++++ Collected material

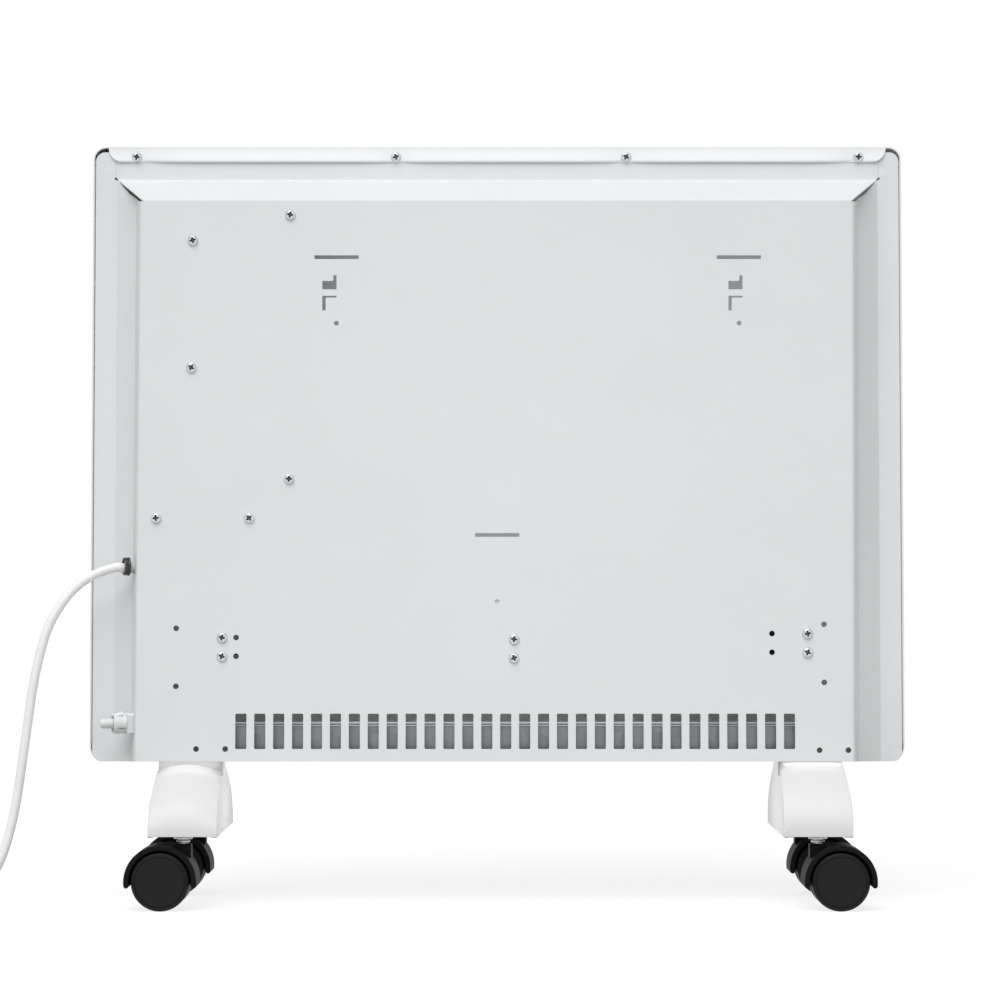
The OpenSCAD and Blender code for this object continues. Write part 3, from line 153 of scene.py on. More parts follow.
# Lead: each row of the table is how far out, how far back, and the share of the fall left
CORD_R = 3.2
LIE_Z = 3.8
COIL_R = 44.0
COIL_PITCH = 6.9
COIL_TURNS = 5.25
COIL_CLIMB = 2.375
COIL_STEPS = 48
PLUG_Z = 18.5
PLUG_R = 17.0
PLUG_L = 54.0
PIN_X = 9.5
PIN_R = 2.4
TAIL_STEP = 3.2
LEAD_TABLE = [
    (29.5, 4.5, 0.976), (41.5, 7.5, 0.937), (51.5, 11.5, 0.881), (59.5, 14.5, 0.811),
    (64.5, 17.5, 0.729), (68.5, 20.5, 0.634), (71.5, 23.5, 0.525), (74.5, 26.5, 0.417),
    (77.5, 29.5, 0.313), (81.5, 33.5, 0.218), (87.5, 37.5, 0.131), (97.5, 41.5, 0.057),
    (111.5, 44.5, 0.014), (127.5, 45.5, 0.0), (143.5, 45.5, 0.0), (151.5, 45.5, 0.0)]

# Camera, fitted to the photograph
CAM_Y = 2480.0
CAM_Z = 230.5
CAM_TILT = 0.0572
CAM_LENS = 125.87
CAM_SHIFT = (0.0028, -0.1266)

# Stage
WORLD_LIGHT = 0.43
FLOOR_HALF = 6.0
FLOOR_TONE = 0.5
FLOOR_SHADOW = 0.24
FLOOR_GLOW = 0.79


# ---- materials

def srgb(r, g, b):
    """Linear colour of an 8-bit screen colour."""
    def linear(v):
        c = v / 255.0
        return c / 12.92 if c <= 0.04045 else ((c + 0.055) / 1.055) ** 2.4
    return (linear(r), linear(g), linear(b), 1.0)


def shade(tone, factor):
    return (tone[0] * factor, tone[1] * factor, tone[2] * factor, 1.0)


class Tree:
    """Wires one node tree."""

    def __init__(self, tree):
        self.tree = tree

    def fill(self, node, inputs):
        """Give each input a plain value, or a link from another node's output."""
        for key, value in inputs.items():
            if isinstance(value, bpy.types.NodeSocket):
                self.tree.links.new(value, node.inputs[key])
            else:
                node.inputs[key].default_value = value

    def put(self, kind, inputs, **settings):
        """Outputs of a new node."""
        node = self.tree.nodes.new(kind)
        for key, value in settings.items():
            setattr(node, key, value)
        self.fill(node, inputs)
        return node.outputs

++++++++

Report how many lines of the listing hold the word "from", with nothing but the number.

Task output
2